Selon le vannetais Le Bayon (1878:13), les noms qui ne sont pas des noms d'action, comme bossereah, 'boucherie' sont féminins.
(2) | ur boberezh | digor. | ||||||||
un boulangerie | ouvert | |||||||||
'une boulangerie ouverte' | Vannetais, | Ar Meliner (2009:64) |
Il peut aussi y avoir une certaine variation de genre entre dialectes. Favereau (1997:§164) donne ar pesketaerezh 'la pêche (halieutique)', alors que Gros (1984:364) donne ar1 besketaèrez 'la pêche'.
Favereau (1997:§189) signale une hésitation de genre dans marc'hadourezh, 'marchandise'. Marhadoureah, 'marchandise', est un nom féminin pour Le Bayon (1878:13).
Sémantique
variation dialectale
Favereau (1997:§164) signale qu'en vannetais et en Pélem, le suffixe -erezh est utilisé pour les actions collectives (le suffixe -adeg n'y est pas utilisé).
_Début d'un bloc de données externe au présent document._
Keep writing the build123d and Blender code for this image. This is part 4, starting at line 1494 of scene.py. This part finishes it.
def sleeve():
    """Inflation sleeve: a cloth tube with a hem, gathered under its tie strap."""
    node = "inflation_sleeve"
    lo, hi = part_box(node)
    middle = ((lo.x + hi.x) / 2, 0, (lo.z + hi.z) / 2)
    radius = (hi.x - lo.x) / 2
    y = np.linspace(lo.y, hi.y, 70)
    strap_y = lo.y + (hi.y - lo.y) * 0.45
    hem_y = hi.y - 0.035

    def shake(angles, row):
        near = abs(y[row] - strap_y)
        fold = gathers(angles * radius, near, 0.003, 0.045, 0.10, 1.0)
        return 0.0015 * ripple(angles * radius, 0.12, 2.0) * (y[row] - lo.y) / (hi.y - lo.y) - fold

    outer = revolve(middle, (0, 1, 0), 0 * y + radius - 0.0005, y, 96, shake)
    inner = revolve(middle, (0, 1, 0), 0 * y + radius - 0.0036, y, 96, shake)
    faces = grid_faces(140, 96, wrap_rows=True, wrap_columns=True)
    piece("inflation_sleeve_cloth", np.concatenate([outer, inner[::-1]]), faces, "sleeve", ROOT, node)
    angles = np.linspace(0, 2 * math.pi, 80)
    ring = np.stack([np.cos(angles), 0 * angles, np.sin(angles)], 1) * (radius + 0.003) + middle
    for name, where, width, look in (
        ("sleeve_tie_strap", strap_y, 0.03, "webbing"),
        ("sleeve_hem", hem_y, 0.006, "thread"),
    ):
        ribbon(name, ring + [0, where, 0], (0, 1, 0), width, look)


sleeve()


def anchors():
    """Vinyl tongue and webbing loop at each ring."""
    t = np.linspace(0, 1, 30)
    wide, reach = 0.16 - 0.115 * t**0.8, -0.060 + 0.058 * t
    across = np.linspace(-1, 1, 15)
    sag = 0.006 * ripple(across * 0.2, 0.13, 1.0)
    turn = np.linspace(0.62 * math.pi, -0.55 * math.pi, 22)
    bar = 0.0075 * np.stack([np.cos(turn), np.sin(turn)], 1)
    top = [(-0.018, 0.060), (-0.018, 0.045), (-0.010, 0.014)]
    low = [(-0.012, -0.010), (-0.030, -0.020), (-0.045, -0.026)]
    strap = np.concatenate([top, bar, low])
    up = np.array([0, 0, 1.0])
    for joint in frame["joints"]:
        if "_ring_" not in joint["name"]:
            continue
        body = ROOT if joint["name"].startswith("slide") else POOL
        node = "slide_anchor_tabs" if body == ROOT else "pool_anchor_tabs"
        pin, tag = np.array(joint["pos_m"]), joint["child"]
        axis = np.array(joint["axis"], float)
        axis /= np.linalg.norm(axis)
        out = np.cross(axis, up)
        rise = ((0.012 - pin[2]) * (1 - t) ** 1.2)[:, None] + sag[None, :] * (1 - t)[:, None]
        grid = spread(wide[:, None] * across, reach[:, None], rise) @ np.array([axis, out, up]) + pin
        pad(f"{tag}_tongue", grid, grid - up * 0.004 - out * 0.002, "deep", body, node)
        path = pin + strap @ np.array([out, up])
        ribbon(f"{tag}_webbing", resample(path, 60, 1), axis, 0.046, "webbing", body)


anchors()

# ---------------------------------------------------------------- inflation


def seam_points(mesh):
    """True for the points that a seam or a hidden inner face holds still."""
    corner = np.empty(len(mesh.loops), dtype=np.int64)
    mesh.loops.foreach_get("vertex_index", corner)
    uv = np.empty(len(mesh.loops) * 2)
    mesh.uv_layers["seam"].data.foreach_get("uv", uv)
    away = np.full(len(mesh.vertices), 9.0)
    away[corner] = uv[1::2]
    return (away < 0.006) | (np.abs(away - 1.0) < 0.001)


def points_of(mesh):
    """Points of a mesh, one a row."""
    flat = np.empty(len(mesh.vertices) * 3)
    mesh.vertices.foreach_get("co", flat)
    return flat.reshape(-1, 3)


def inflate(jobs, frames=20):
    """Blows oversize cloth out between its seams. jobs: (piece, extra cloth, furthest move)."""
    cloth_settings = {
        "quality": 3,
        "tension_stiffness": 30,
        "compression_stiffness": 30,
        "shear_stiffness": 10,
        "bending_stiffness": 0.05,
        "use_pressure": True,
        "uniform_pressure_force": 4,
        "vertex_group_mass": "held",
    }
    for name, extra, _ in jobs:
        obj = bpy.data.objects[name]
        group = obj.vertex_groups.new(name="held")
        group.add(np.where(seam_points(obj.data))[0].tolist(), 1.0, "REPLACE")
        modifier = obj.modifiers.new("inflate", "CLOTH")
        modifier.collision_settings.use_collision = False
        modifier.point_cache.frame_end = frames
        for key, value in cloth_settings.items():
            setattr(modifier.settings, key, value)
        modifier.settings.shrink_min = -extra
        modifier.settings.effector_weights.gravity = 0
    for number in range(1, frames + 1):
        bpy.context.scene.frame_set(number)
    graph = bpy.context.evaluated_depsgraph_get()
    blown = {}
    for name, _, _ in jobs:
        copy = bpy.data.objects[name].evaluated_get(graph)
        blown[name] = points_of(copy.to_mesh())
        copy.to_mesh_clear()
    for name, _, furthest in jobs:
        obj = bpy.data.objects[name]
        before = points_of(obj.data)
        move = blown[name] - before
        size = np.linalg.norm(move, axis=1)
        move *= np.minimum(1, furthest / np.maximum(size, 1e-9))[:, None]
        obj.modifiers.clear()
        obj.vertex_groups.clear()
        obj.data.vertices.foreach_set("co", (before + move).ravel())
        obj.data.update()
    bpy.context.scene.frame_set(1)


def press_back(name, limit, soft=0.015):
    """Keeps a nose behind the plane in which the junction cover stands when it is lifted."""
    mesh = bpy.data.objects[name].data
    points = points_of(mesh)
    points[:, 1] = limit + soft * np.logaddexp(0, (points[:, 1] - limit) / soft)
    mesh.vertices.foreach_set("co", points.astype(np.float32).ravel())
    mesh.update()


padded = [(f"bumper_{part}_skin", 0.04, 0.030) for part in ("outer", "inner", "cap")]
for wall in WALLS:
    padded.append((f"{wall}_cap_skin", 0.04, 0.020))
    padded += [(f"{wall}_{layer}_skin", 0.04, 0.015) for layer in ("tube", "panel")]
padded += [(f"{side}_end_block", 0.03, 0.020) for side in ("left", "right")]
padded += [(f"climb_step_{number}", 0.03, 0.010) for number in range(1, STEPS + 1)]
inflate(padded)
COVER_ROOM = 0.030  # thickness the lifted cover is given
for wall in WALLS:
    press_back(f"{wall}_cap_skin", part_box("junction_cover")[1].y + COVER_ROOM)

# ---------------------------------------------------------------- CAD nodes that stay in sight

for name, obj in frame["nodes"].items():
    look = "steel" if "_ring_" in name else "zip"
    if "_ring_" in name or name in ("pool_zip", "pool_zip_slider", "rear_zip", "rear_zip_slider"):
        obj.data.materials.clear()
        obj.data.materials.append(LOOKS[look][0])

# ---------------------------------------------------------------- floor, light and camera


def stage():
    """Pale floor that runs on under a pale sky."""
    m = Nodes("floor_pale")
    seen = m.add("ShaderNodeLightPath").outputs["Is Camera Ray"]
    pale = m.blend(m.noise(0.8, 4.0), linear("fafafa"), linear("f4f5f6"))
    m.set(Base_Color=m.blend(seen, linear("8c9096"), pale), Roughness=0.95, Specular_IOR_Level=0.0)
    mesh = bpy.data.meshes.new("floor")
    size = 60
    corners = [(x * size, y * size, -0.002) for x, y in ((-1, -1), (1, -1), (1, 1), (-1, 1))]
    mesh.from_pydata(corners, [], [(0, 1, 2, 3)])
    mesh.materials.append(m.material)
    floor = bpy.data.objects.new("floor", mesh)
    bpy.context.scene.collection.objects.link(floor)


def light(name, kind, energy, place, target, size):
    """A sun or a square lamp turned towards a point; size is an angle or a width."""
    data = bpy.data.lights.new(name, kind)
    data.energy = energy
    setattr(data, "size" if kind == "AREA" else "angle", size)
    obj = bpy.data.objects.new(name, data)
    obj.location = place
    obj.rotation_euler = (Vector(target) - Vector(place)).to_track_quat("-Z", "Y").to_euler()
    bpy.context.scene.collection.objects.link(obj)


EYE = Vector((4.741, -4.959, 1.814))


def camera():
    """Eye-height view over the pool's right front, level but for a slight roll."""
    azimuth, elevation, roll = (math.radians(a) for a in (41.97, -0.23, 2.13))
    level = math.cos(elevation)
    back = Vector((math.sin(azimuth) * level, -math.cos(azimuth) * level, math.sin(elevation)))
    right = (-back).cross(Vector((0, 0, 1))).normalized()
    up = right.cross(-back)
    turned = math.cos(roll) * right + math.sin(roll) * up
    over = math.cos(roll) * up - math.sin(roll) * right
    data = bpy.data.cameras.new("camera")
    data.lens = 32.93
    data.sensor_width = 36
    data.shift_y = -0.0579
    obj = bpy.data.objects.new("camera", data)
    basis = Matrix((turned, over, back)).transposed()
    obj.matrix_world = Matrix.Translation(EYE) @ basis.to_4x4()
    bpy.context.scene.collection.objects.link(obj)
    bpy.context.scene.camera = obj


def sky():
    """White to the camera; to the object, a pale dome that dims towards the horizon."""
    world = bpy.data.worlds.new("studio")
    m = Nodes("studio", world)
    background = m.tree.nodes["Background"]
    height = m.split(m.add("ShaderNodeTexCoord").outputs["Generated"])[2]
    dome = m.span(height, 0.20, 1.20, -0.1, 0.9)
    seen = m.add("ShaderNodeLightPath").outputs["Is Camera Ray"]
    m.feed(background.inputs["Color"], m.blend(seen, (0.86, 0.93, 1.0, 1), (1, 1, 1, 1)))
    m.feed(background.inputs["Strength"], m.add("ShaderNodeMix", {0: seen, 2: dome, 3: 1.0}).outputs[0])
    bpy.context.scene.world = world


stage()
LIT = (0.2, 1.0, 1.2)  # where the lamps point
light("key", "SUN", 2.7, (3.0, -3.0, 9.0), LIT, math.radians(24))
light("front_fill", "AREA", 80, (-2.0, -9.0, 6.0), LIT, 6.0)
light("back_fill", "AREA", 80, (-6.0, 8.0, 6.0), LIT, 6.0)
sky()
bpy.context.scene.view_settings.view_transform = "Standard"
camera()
Il donne c'hoarierezh kartoù, 'des parties de cartes'. Favereau (1997:§142) donne votadeg en standard vs. voterezh en vannetais, Est-cornouaille et Léon.
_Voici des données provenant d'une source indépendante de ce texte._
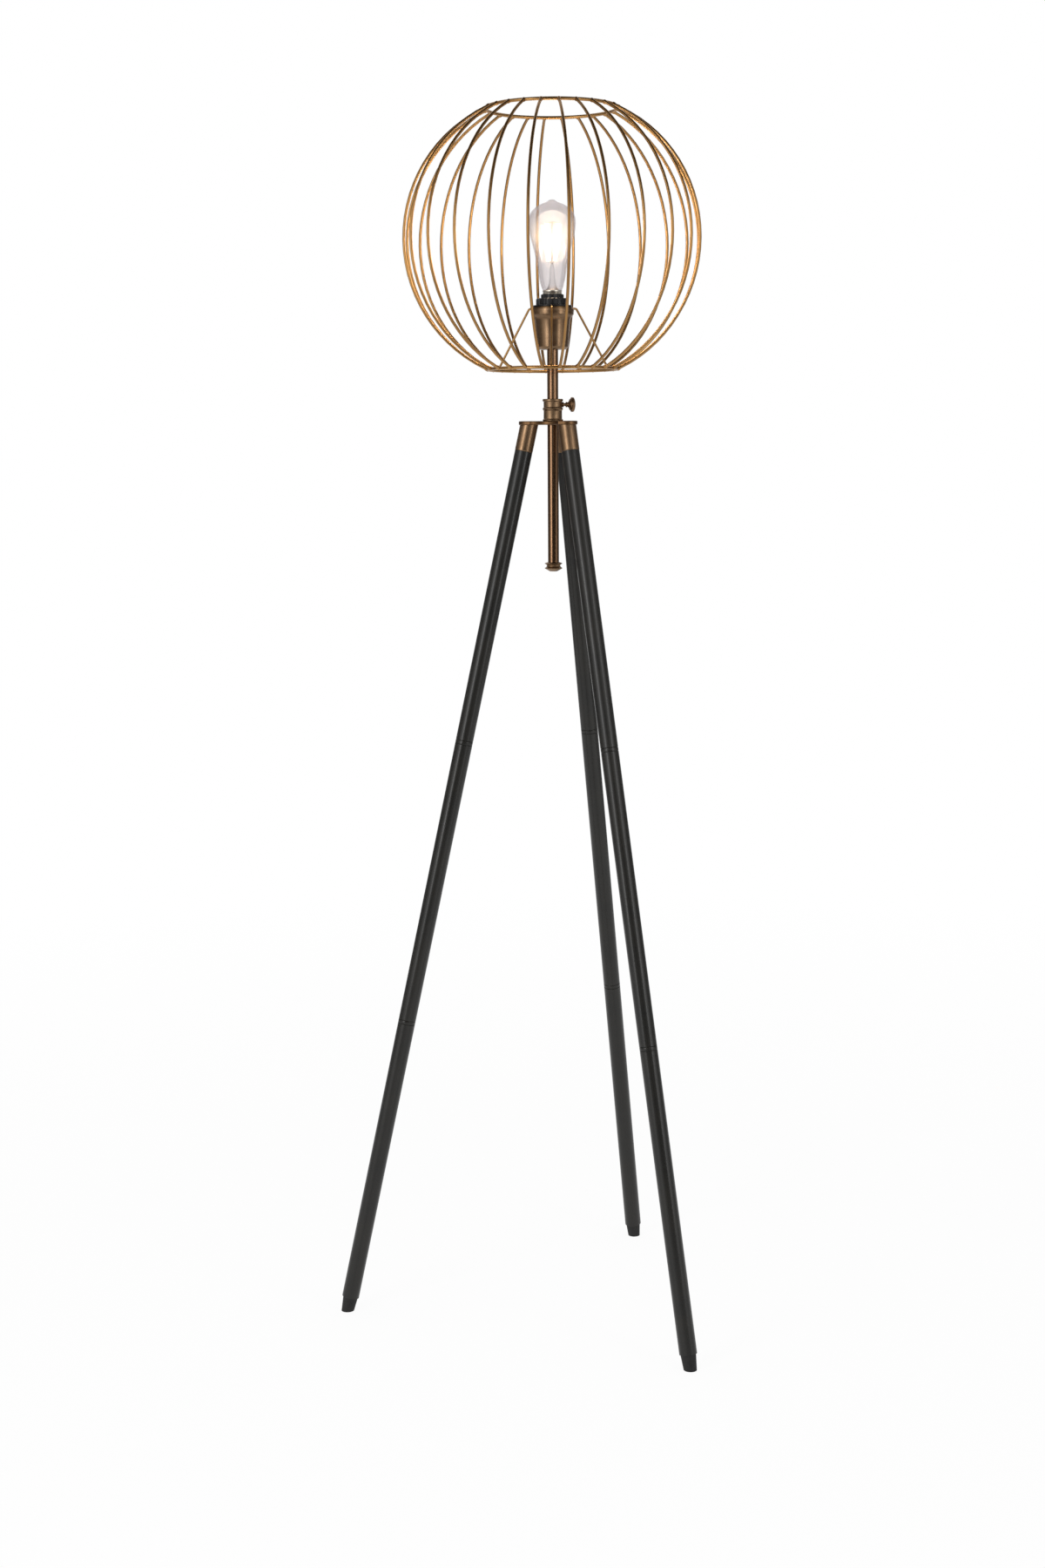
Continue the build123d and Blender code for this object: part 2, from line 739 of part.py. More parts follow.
# ==== Cage ====
# A rib is one wire bent to an arc through the widest level and both rings' centres.
rib_reach = cage_diameter / 2 - rib_wire_radius
rib_centre = (rib_reach**2 - cage_opening_radius**2 - cage_half_height**2) / (2 * (rib_reach - cage_opening_radius))
rib_bend_radius = rib_reach - rib_centre
rib_half_angle = asin(cage_half_height / rib_bend_radius)

# All the wire is round, drawn with a few flat sides. The rings have one flat turned square to the
# ribs, and a rib's end is cut on that flat, where it is welded.
ring_flat = ring_wire_radius * cos(radians(180 / wire_sides))
rib_cuts = []
for name, ring_z, side in (("cage_bottom_ring", lower_ring_z, 1), ("cage_top_ring", upper_ring_z, -1)):
    rib_approach = Vector(sin(rib_half_angle), 0, side * cos(rib_half_angle))
    rib_cuts.append(Plane(origin=Vector(cage_opening_radius, 0, ring_z) + rib_approach * ring_flat, z_dir=rib_approach))
    with BuildPart() as ring:
        with BuildSketch(Plane.XZ):
            with Locations((cage_opening_radius, ring_z)):
                RegularPolygon(ring_wire_radius, wire_sides, rotation=side * (90 - degrees(rib_half_angle)) - 180 / wire_sides)
        revolve(axis=Axis.Z)
    save(ring, name)

with BuildPart() as rib:
    rib_end = Plane(
        origin=(rib_centre, 0, cage_centre_z),
        x_dir=(cos(rib_half_angle), 0, -sin(rib_half_angle)),
        z_dir=(sin(rib_half_angle), 0, cos(rib_half_angle)),
    )
    with BuildSketch(rib_end):
        with Locations((rib_bend_radius, 0)):
            RegularPolygon(rib_wire_radius, wire_sides)
    revolve(axis=Axis((rib_centre, 0, cage_centre_z), (0, -1, 0)), revolution_arc=degrees(2 * rib_half_angle))
    for cut in rib_cuts:
        split(bisect_by=cut, keep=Keep.TOP)

with BuildPart() as cage_ribs:
    with PolarLocations(0, rib_count):
        add(rib.part)
save(cage_ribs, "cage_ribs")

with BuildPart() as gimbal_fitter_ring:
    with BuildSketch(Plane.XY.offset(lip_z)):
        Circle(fitter_ring_radius)
        Circle(holder_radius + contact_gap, mode=Mode.SUBTRACT)
    extrude(amount=fitter_ring_thickness)
save(gimbal_fitter_ring, "gimbal_fitter_ring")

# Each arm leaves the fitter ring level, just clear of the cup's lip, and bends down to the ring.
arm_z = lip_z + gimbal_wire_radius + running_fit
arm_start = (fitter_ring_radius**2 - gimbal_wire_radius**2) ** 0.5
with BuildPart() as arm:
    with BuildLine() as arm_line:
        FilletPolyline(
            (arm_start, 0, arm_z),
            (gimbal_bend_radius, 0, arm_z),
            (cage_opening_radius, 0, lower_ring_z),
            radius=2.5 * gimbal_wire_radius,
        )
    with BuildSketch(arm_line.line ^ 0):
        RegularPolygon(gimbal_wire_radius, wire_sides)
    sweep(path=arm_line.line)
    add(gimbal_fitter_ring.part, mode=Mode.SUBTRACT)
    with BuildSketch(Plane.XZ.offset(-2 * gimbal_wire_radius)):
        with Locations((cage_opening_radius, lower_ring_z)):
            Circle(ring_wire_radius)
    extrude(amount=4 * gimbal_wire_radius, mode=Mode.SUBTRACT)

with BuildPart() as gimbal_arms:
    with PolarLocations(0, gimbal_arm_count, start_angle=gimbal_azimuth):
        add(arm.part)
save(gimbal_arms, "gimbal_arms")
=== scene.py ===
"""Looks of the wire cage floor lamp: turned brass, black tube legs, a bent wire cage and a lit bulb."""
import json
import logging
import math
from collections.abc import Callable, Iterator
from contextlib import contextmanager
from dataclasses import dataclass, field
from enum import Enum

import bpy
from mathutils import Matrix, Vector

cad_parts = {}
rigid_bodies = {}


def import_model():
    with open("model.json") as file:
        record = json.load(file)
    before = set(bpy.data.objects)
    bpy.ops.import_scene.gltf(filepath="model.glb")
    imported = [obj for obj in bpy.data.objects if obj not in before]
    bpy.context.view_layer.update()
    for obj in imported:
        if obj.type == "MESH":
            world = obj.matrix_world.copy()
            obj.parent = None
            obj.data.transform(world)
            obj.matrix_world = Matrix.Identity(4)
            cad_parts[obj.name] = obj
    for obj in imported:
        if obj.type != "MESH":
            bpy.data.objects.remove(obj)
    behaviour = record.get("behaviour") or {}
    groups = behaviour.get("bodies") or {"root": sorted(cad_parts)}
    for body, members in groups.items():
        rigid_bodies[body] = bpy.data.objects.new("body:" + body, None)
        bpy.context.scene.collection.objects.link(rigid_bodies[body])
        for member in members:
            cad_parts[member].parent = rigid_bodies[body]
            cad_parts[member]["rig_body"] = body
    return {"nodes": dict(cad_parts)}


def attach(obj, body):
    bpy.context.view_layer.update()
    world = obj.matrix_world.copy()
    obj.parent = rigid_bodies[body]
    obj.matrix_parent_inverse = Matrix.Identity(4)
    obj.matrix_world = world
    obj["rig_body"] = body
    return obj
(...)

En vannetais, le suffixe -erezh peut en tout cas référer à une action individuelle.
(1) | ... | ne oa ket fin | d'he lârerezh. | |||
ne était pas fin | de'son2 parl.sfx | |||||
'...elle n'en finissait pas de parler.' | Vannetais, Ar Meliner (2009:31) |
Goyat (2012:323) ne signale à Plozevet qu'un seul suffixe en /-e:rɛz/, qui a pour lui une nuance collective. Il donne /far'se:rɛz/, farserez, 'farce', /ɡlwã'ne:rɛz/, gloanerez, 'lainage(s)' et /pes'ke:rɛz/, peskerez, 'produit de la pêche'.
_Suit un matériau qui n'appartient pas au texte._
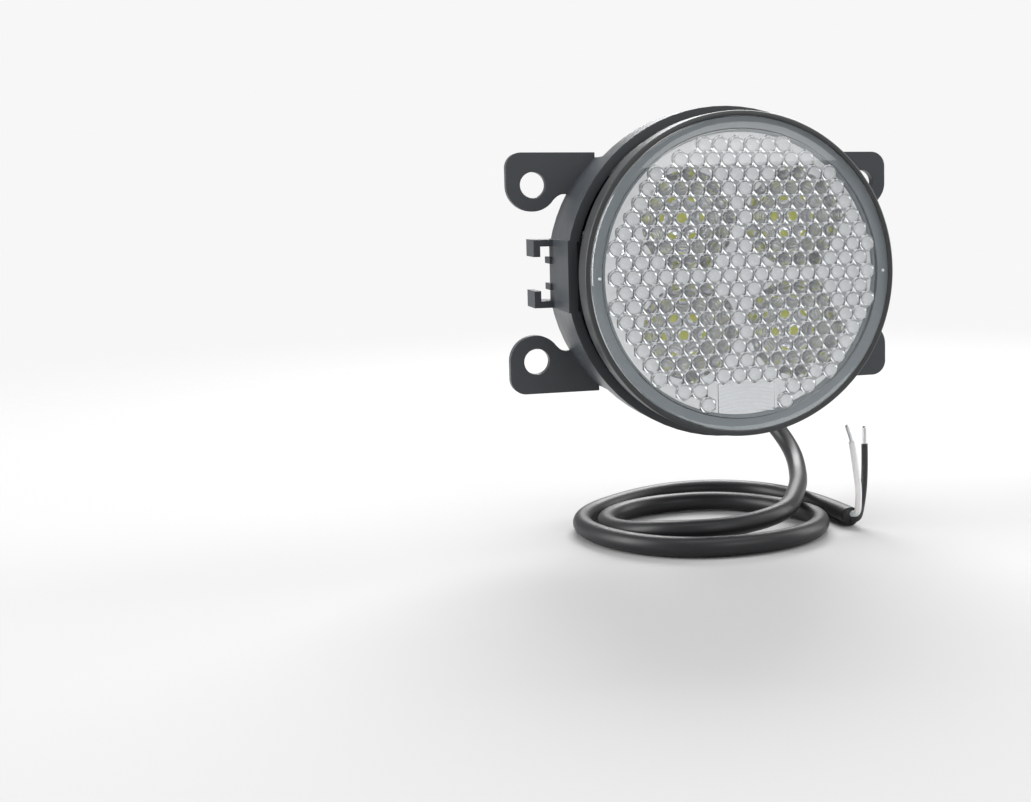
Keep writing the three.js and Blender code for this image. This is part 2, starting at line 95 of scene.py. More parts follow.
def material(name, colour, roughness=0.5, metallic=0.0, **sockets):
    made = bpy.data.materials.new(name)
    made.use_nodes = True
    shader = made.node_tree.nodes["Principled BSDF"]
    shader.inputs["Base Color"].default_value = (*colour, 1)
    shader.inputs["Roughness"].default_value = roughness
    shader.inputs["Metallic"].default_value = metallic
    for socket, value in sockets.items():
        shader.inputs[socket.replace("_", " ")].default_value = value
    return made


def grain(made, scale, strength, distance=0.0001, spread=None, tint=None):
    """Fine bumps on a material; spread varies its roughness and tint its colour."""
    tree = made.node_tree
    shader = tree.nodes["Principled BSDF"]
    place = tree.nodes.new("ShaderNodeTexCoord")
    noise = tree.nodes.new("ShaderNodeTexNoise")
    noise.inputs["Scale"].default_value = scale
    noise.inputs["Detail"].default_value = 4
    tree.links.new(place.outputs["Object"], noise.inputs["Vector"])
    bump = tree.nodes.new("ShaderNodeBump")
    bump.inputs["Strength"].default_value = strength
    bump.inputs["Distance"].default_value = distance
    tree.links.new(noise.outputs["Fac"], bump.inputs["Height"])
    tree.links.new(bump.outputs["Normal"], shader.inputs["Normal"])
    if spread:
        wide = tree.nodes.new("ShaderNodeTexNoise")
        wide.inputs["Scale"].default_value = scale / 12
        tree.links.new(place.outputs["Object"], wide.inputs["Vector"])
        roughness = tree.nodes.new("ShaderNodeMapRange")
        roughness.inputs["To Min"].default_value = spread[0]
        roughness.inputs["To Max"].default_value = spread[1]
        tree.links.new(wide.outputs["Fac"], roughness.inputs["Value"])
        tree.links.new(roughness.outputs["Result"], shader.inputs["Roughness"])
    if tint:
        mix = tree.nodes.new("ShaderNodeMix")
        mix.data_type = "RGBA"
        mix.inputs["A"].default_value = (*tint[0], 1)
        mix.inputs["B"].default_value = (*tint[1], 1)
        tree.links.new(noise.outputs["Fac"], mix.inputs["Factor"])
        tree.links.new(mix.outputs["Result"], shader.inputs["Base Color"])
    return made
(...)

-erezh vs. -adur, -adurezh
Le nom d'une action, aussi concrète soit-elle, n'est pas le résultat concret d'une action dont le nom se forme en -adur. Le Roux (1915:68) contraste ainsi meinadur 'partie empierrée de la route' et meinerez 'l'action d'empierrer considérée en elle-même'.
L'ajout à -adur du suffixe -ezh des noms abstraits obtient cependant alors un sens très voisin. Vallée (1980:XIX) note ainsi la proximité de -erezh et -adurezh.
(1) | kelennadur | '(une) instruction' | |||
kelennadurez | 'l'instruction' et, avec une majuscule, 'l'Instruction' | ||||
kelennerez | 'l'art, la pratique de l'instruction' | Vallée (1931:XIX) |
-erezh vs. -ø
Gros (1984:391) signale une préférence en breton trégorrois parlé, qui pourtant utilise ce suffixe, pour une suffixation à morphème zéro qui "fait plus concret".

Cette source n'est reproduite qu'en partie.